There are samples from lots of great '80s movies in your songs and you've cited John Cusack as an influence. What is your favourite movie?
Why would you ask us to do that? Why? This is like Sophie's Choice. Sixteen Candles for Elizabeth and Breakfast Clubfor Jeremy. We would have both gone for Breakfast Club but Elizabeth can't handle it when Anthony Michael Hall starts crying and Molly Ringwald goes all posh and eats sushi.

Elizabeth, the internet tells me that, as well as being editor at Platform, you've worked as a voiceover artist. What is your favourite voiceover work?
I'm doing this cartoon character called Mort at the moment. He's this really nerdy, nasal 13-year-old boy who snorts in the middle of sentences. I think I'm going to start talking like him constantly.

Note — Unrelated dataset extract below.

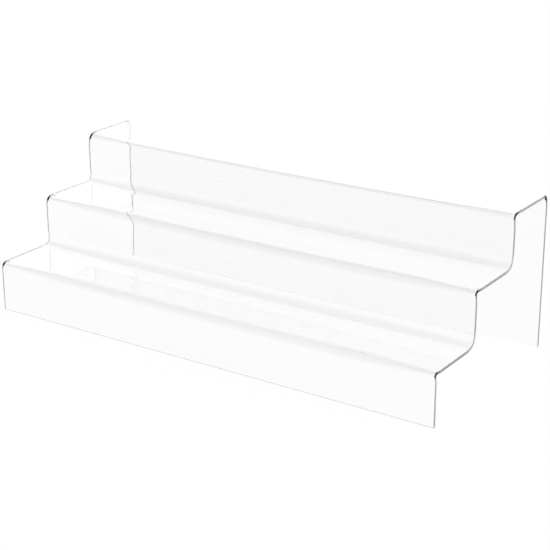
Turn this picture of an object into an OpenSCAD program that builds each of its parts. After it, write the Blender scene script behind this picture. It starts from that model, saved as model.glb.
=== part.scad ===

Chillwave began as a joke by Carles on Hipster Runoff, but now it seems to have passed into common usage. How do you feel about being called a chillwave band?
We've been described as chillwave? We love most of the lo-fi, no-fi, no-wave, lo-chill stuff around at the moment, although we don't quite know exactly what it is. There's a lot of hazy twangy pop being made by clever people, so it's natural that they'd be bunched together under one name, and we both love Washed Out, Active Child, Veronica Falls etc. But we're also really into Fleetwood Mac, Altered Images and Korn*.

*not really

You guys are playing your first live show tonight. What should we expect?
A séance to bring John Hughes back from the dead. Maybe we'll play some of our songs too, as that's what "society" expects us to do.

Summer Camp's debut single "Ghost Train" is out on Moshi Moshi Singles Club on Monday, 12th April. They play The Lexington tonight with Spectrals and Babe Shadow.